A few weeks ago in our Wednesday night spirituality group, we explored the seven divine names of Jesus found in the hymn “O Come, O Come, Emmanuel,” which we have already sung this morning.  Look at that hymn again and the myriad beautiful images of God.

O Wisdom, you create the universe and hold all things together in a strong yet gentle manner.  You become the very womb of God from which we are born again.

O Shoot of Jesse, taproot of grace and flower of holiness, you fulfill our dreams.

O Dayspring, splendor of eternal light and sun of justice, enlighten those who sit in darkness and in the shadow of death.

O Emmanuel, God with us, Sovereign, Savior, and Good-News-Bringer.  “The name for the one who is at one and the same time provision for the journey and the journey’s destination.”

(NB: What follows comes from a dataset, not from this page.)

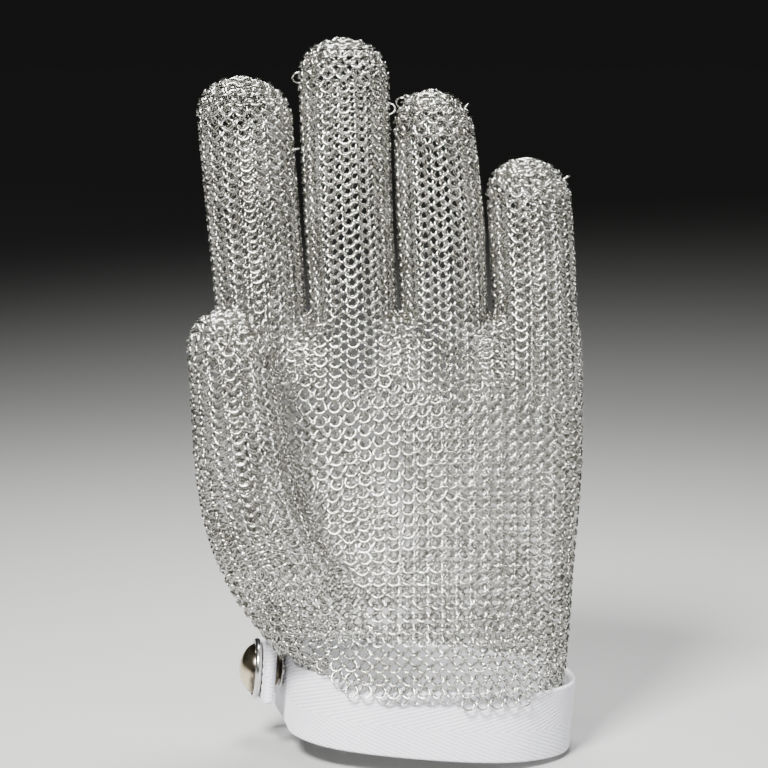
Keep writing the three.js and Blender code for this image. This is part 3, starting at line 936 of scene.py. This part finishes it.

In Oklahoma City, one of my congregants taught an adult ed class on the names of God.  He gave all of us who attended a sixteen page handout of various divine names.  He included various Hebrew names for God, various feminine images, those developed by philosophy and theology through the ages, the 99 names of God from the Qur’an, and various titles of Jesus in the New Testament.  It is a long list, and I’m sure not exhaustive or complete.  Among the favourites I marked in that handout: Homemaker, Pursuer, God of Endless Possibilities, Wellspring of the Joy of Living, Everlasting to Everlasting, Promise Keeper, The Tremendous, The Bountiful, and The Generous.

Rejoice, rejoice, that God comes to us in myriad ways.  It didn’t have to be this way.


But what if it did?  What if this plurality of images, this ever-revealing mystery is the very essence of who God is?  Mary Grey writes that God is always a “God of Surprises.”  She goes on

Surely that is the one aspect that we can be sure of in encountering God – namely, that we will be knocked off our feet, our breath taken away, our hearts burning within us, as the . . . mystery which both captivates and yet holds us in awe and wonder, meets us—not on the holy mountain—but in the daily round of preparing food, caring for family, earning our living and paying attention to all our relationships.

Back in the summer when the staff met to begin our Advent planning, I posed Nikki’s question to them, “How do we as contemporary, progressive people prepare for an encounter with God?”  Stephen’s immediate answer was “I’d get my suit cleaned.”

Life is filled with surprises, with mysteries, with moments of wonder and beauty and joy.  There is the cosmic and sublime, like the Hubble images.  There is the natural beauty of the fall foliage.  There are also the surprises in the midst of ordinary moments like a walk in the park, preparing food, caring for family, or earning our living.  The novelist John Updike wrote, “The self’s responsibility . . . is to achieve rapport if not rapture with the giant, cosmic other: to appreciate, let’s say, the walk back from the mailbox.”

This Advent and Christmas and New Year, Open Your Eyes to Mystery.